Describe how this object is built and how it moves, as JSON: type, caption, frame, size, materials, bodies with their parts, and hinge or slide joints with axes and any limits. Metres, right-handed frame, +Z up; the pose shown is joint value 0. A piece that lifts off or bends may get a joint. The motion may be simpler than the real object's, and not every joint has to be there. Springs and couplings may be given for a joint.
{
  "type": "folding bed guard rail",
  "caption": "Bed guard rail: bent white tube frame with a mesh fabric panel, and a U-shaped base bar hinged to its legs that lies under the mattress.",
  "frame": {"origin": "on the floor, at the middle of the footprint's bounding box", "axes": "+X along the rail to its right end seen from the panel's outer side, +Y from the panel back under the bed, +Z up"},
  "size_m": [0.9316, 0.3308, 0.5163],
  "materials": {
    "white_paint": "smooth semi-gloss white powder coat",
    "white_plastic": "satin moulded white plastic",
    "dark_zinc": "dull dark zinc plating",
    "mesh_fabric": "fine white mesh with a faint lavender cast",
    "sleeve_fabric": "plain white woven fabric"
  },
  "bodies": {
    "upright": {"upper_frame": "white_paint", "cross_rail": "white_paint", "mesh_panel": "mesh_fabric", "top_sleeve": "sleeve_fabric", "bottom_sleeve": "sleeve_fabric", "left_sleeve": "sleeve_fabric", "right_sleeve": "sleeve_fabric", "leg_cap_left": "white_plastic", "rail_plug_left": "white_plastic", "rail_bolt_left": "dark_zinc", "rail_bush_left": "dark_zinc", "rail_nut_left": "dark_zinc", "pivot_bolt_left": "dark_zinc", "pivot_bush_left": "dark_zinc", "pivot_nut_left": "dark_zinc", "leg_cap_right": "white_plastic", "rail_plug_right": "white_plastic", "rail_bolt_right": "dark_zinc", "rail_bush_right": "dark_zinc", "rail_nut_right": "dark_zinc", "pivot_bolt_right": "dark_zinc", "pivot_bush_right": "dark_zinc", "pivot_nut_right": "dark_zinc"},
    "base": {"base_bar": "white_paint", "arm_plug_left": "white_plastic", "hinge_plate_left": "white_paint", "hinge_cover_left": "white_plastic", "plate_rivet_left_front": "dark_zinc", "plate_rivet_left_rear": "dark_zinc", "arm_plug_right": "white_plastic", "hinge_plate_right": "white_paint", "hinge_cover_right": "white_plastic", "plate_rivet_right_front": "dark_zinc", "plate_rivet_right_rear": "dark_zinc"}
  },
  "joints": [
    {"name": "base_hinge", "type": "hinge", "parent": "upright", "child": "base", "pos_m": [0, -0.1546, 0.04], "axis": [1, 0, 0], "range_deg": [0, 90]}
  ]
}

## SHORT EXERCISE
Lines containing the word "with" must all be returned from the material above.

## TASK OUTPUT
Describe how this object is built and how it moves, as JSON: type, caption, frame, size, materials, bodies with their parts, and hinge or slide joints with axes and any limits. Metres, right-handed frame, +Z up; the pose shown is joint value 0. A piece that lifts off or bends may get a joint. The motion may be simpler than the real object's, and not every joint has to be there. Springs and couplings may be given for a joint.
  "caption": "Bed guard rail: bent white tube frame with a mesh fabric panel, and a U-shaped base bar hinged to its legs that lies under the mattress.",
    "mesh_fabric": "fine white mesh with a faint lavender cast",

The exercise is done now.